Here are some highlights and observations:
With so much to do, work was a big priority for me in 2019. However, if you’re wondering why my numbers suggest that I barely work at all, note that I only logged work time when I was actually working. If I stepped away from my office to do anything else (visit the bathroom, cook/eat, etc.), I stopped the timer. This method of time-tracking is particularly effective at revealing how many hours you spent at work not working.
- Freelance Work: I did an average of four hours of freelance writing per weekday. Given that I did more freelance work at the beginning of the year before dialing back my hours as the year progressed, that average isn’t surprising
- I spent the most time doing freelance work in February 2019 with 144 hours. December was my least active month for freelance, with only 27 hours logged
- Entrepreneurship: I worked on my web business for an average of 2.3 hours per weekday. This seems low, but it’s likely because my time spent working on the site gradually increased over the year
- The smallest amount of time I spent on my web business was May 2019, with 21 hours logged. The largest amount of time I spent working on the site was 82 hours in October 2019
It seems that the comically catch-all label “life” is an apt name for these categories because they ate up the bulk of my time in 2019. From making sure I got enough sleep to taking bathroom breaks and cooking meals, I spent a lot of time trying to ensure my corporeal form was in good condition this year. And, as my numbers prove, all that time certainly adds up!
- Exercise/Stretching: I went to the gym 54 times in 2019, with an average workout duration of 55 minutes, excluding stretching/warmups.

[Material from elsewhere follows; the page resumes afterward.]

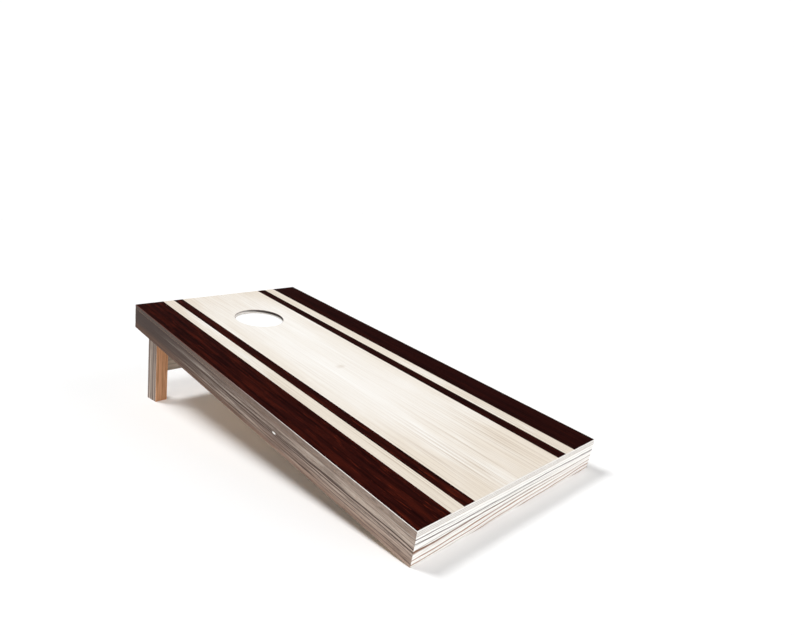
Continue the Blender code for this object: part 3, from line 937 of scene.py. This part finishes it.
def with_shank(body, head, whole):
    """Adds a pointed shank, a thread and a driver's recess to a screw's head."""
    gauge = sizes()
    radius = gauge.screw_diameter / 2
    core = radius * 0.70
    shank = rod("shank", (0, 0, head * 0.5), (0, 0, whole), core, 16)
    pick(shank, "VERT", lambda corner: corner.co.z > whole - NEAR)
    resized((SCREW_TIP, SCREW_TIP, 1), (0, 0, whole))
    pick(shank, "EDGE", lambda edge: runs(edge, 2) or abs(edge.verts[0].co.z - edge.verts[1].co.z) > 0.001)
    bpy.ops.mesh.subdivide(number_cuts=1)
    leave()
    pick(shank, "VERT", lambda corner: head < corner.co.z < whole - 1e-4)
    shift = whole - SCREW_POINT - (head * 0.5 + whole) / 2
    bpy.ops.transform.translate(value=(0, 0, shift))
    swell = 2 / (1 + SCREW_TIP)
    resized((swell, swell, 1), (0, 0, whole - SCREW_POINT))
    last = whole - SCREW_POINT * 0.75
    spiral = thread("spiral", core, radius, head + 0.004, last, gauge.screw_pitch)
    combine(body, shank, spiral, operation="UNION")
    combine(body, drive_recess(0.0025, 0.0017))
    tidied(body)
    shaded(body, 40, weighted=False)
    return body


# Operators


class CORNHOLE_OT_deck(bpy.types.Operator):
    """Build the striped plywood deck with its bag hole"""

    bl_idname = "cornhole.deck"
    bl_label = "Deck"

    def execute(self, context):
        gauge = sizes()
        deck = block("striped_deck", DECK_LOW, DECK_HIGH)
        top = DECK_HIGH.z
        ease(deck, gauge.deck_rounding * 0.6, lambda edge: runs(edge, 2), 2)
        ease(deck, gauge.deck_rounding, lambda edge: min(c.co.z for c in edge.verts) > top - NEAR)
        radius = gauge.hole_diameter / 2
        centre = Vector((0, LENGTH - gauge.hole_from_head, DECK_LOW.z))
        over = Vector((0, 0, 0.02))
        combine(deck, rod("bag_hole", centre - over, centre + over * 2, radius, 128))

        def reach(corner):
            return (corner.co - centre).xy.length

        def rim(edge):
            round_edge = all(abs(reach(corner) - radius) < 1e-4 for corner in edge.verts)
            return round_edge and not runs(edge, 2)

        ease(deck, gauge.hole_rounding, rim, 4)
        drill_for(deck, *DECK_SCREWS, headed=False)
        tidied(deck)
        shaded(deck)

        def wall(face):
            return abs((face.calc_center_median() - centre).xy.length - radius) < gauge.hole_rounding * 0.75

        materials = [
            (material("ply_edge", ply_edge), None),
            (material("printed_face", printed_face), lambda face: face.normal.z > 0.97),
            (material("plain_ply", plain_ply), lambda face: face.normal.z < -0.9 and not wall(face)),
            (material("sealed_wall", sealed_wall), lambda face: wall(face) and face.normal.z < 0.75),
        ]
        finished(deck, materials)
        settle(deck, "board", "deck_panel")
        return {"FINISHED"}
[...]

Sadly, I made the mistake of including transportation time in my “Exercise/Stretching” category, which wasn’t a good idea
- Bathroom: I averaged 31 minutes per day in the bathroom. Considering I visit the bathroom somewhere in the ballpark of 5-10 times per day, that’s not bad! I did try to be mindful of my phone-on-toilet usage down this year
- Cleaning: I spent more time cleaning as the year went on, probably due to increasing obsession with cleanliness and order
- Cooking and eating “ate up” an average of 2.3 hours each day
- Hygiene: I groomed and cleaned myself for an average of 52 minutes per day
- Sleep: I slept for an average of 8.5 hours per day. I see sleep as free health insurance, so I made sure to get enough this year. Sleep experts would probably be thrilled at these numbers, although I’m still somewhat convinced that my body prefers around seven hours
- Adulting: I spent an average of 24 minutes per day on “adult” obligations, such as paying bills, renewing licenses, etc.
As somewhat of a workaholic, I decided to give myself more “free” or unstructured time in 2019. Numbers don’t lie, and after tracking my free time in 2019, I’m happy to report that I did a decent job of not slave-driving myself to an early, miserable grave this year in the name of productivity. Yes, I could have been better, but overall, I’m happy with my progress.
- Free Time: I had an average of 3.87 hours of free time per day in 2019, during which I watched movies/TV, played video games, read articles and books, socialized at home, or did nothing of any particular interest
- Out: I spent an average of 1.15 hours per day outside of the house for recreation (including hanging out with friends, eating dinner out, or recreational shopping)
- Writing/Researching: I wrote blogs, screenplays, and stories without compensation for 89 total hours, usually on weekends. I logged the most unpaid writing time in June with 18 hours (probably because I was trying to finish the screenplay I wrote this year) and only 1.86 hours in February (when I was overwhelmed with work). Given that this category only made up 1% of my total time spent in 2019, I’d definitely like to make creative/unpaid writing more of a priority in 2020
Most people don’t track every waking and non-waking moment of their lives — and after tracking every second of my life in 2019, I can see why.
When you track your life, it becomes less of an organic existence, in which you float from one moment to the next, either deliberately or non-deliberately. Instead, a time-tracked life is often one of complete, regimented quantification. In 2019, I compartmentalized my life and invested human resources — as hours and minutes — into the things I cared about, and sometimes begrudgingly, the things I didn’t care about.
Still, tracking every second of my existence in 2019 gave me a new perspective on time. I always had answers to questions like “where did the day go?” and “how long did that take?.” But I also think the habit isn’t for the faint of heart. Some might experience a surge of anxiety upon reviewing their records and realizing how quickly time is slipping through their fingers. Meanwhile, conscientious types might feel pressured to work longer, more intense hours to set new high scores in the newfound, number-driven existence that is their life, gamified — something I struggled with personally throughout 2019.
However, it could be argued that after the initial shock of seeing one’s life quantified down to the second wears off, time-tracking could foster better habits and, in the long-run, improve one’s life.
I think the biggest takeaway is this: a time-tracked life is one with more transparency, but that transparency can be maddening for a plethora of reasons. Ultimately, I’d recommend time-tracking — but only if you approach it from the perspective of self-growth. If the act or thought of reviewing your daily time investments sparks a self-hating inner dialogue or compels your inner workaholic, time-tracking could be one self-development habit that won’t pay off for you in the new year.